How to you deal with noises?

jan li owi. => The guy said ouch!

I could fix it to:

jan li mu owi. => They guy made noise like ouch.

But that looks pedantic and I don’t like the word mu all that much. It sounds too much like a cow and you have to add another word to indicate the actual sound.

How do you deal with defective names?

nimi mi li nimi ‘jan Laowi’

Fixing them would make parsing easier, but would get in the way of communication, especially if a name is already well known.

This entry was posted in toki pona.
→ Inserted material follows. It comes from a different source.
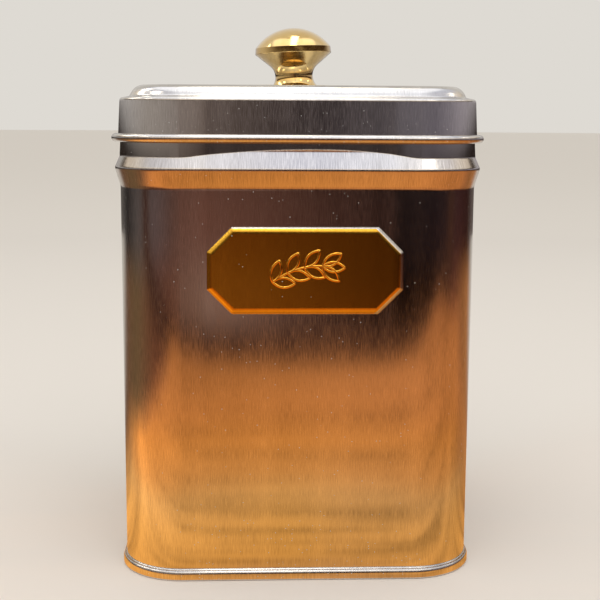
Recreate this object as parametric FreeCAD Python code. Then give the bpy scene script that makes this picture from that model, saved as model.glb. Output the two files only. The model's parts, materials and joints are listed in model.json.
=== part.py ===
import FreeCAD, Part
import math
import os

from FreeCAD import Vector

# A square tea tin with a press-on lid and a mushroom knob, in millimetres.
# +Z is up, the origin is at the bottom centre, and the panelled face looks along -Y.
# Sections are drawn as (out, up): out is the distance outside the body's flat wall.

# Body
BODY_WIDTH = 92.0
CORNER_RADIUS = 16.0
RIM_HEIGHT = 123.1

# Bead pressed round the shoulder, measured down from the rim
BEAD_OUT = 1.4
BEAD_DROP = 16.9
BEAD_FLANK = 4.7
BEAD_FOOT_ROUND = 3.0
BEAD_CREST_ROUND = 1.1
FLANK_SLOPE = 2.25

# Neck above the bead, tapering in to the rim and bowed in at the middle of each side
NECK_OUT_LOW = 0.26
NECK_IN_TOP = 0.6
NECK_BOW = 0.82
BOW_CREST_LENGTH = 4.0
BOW_CREST_SHIFT = 4.0
BOW_STATIONS = 10

# Panel embossed in the front wall
PANEL_WIDTH = 49.0
PANEL_HEIGHT = 21.6
PANEL_CHAMFER = 6.1
PANEL_OUT = 0.8
PANEL_SHIFT = 1.3
PANEL_DROP = 42.0
PANEL_EDGES = ((0.35, 0.42), (0.65, 0.64), (0.95, 0.75), (1.35, PANEL_OUT))
PANEL_ROOT = 6.0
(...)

Bookmark the permalink.

2 Responses to Corpus linguistics and little sins

  1. John E. Clifford says:

    Missing a ‘li’ IS a big deal, the others — mainly about punctuation — are less so (though some of the punctuations seem odd to me: commas before ‘li’, say, but I am a big fan of caps and quotes (see later comments)).)
    The expansions of Prep in PP is an ongoing concern, but this generally looks like a normal case of Collapse (though there are compound prepositions, I think). So, I wouldn’t want to generate it, but for some sorts of grammars the Prep en Prep form ought to turn out OK. What kind(s) are you working on? Of course, the fact that it is in a verb slot probably complicates matters slightly, by forcing it to be compound rather than collapsed.
    ‘mu’, strictly for animal sounds, is probably wrong in your case and it should be ‘a’ and then quoted with “foreign” quotes (I use double quotes here, but that is still in dispute): ‘jan li a “owi”‘, then, now becoming standard, just ‘jan li “owi”‘, I expect. But the quotes are important in writing (and maybe the ‘a’ in speaking?).
    ‘nimi mi li nimi ‘jan Laowi” has two problems; which are you out to fix? The ‘jan’ can just be dropped, with the note that we don’t address the person by ‘jan jan Laowi o’. The second requires some more information about how the name is actually meant to be pronounced.
    I guess the overall point is that the parse ought to fail in all these cases (except the compound Prep) but the response to each is different in some way

  2. Robert V Martin says:


    I have an interest in toki pona.

    I tried to join the Big Forum. I can’t register because my viewer cuts out the tiki pona phrase that I’m supposed to translate and also that bit about human beings.


    I registered on your smaller Forum before I read that adding the prefix “jan” would speed my confirmation.

    I used the Handle “Sakon Wiolen” a toki pona’ed version of “Saxon Violence” one of my Pseudonyms. Perhaps I should have went with “unpa utala” but that loses the pun aspect of the first name.

    Anyway, my name is on the member list, but I have no posting privileges and can’t PM you there of course.

    I seem to have a penchant for joining Fossil Forums. Please tell me, “Not Again.”

    While I’ve already went far beyond the scope of this particular Blog Article:

    A few concepts that seem to be missing and hard to state in toki pona:

    “Right and Left” (One would be sufficient…) Hmmm…I just now thought: “Clockwise and Counter-Clockwise” would also be pretty handy.

    There seems little way to express concepts like “Sin” “Shame” and “Cowardice”.

    Translating the “Hagakure” into toki pona would be an exercise in frustration.

    I also wonder—just supposing some Utopian Group decided to use toki pona exclusively—just for the fun of Supposing…

    It is very hard to imagine training an apprentice carpenter or blacksmith. I imagine if the group stuck to their “toki pona only”:

    A.} Many non-verbal qualifiers would come into play often without conscious intent;


    B.} The children would all grow up to be “Right-Brained Idiots.”

    Excuse—I really really dislike Right-Brainers…

    One last Question.

    One cannot “olin” inanimate objects. Isn’t this building someone’s prejudices into the language? I would argue very strongly that I “Love” my Truck. When my van of 16 years gave p the ghost a stood and shed many tears as they towed him away…

    And as a qualified Animist—I firmly believe that my van and my truck reciptrocate.

    Well anyway, if you could help me get into the Forums, I’ll present my myriad questions and opinions there.

    Thank you.


    Just in case you wonder:

    mi sona toki pona pona lilli. mi sona toki pona pona mute ala. mi sona li toki pona lipu (PDF) luka luka tenpo suno.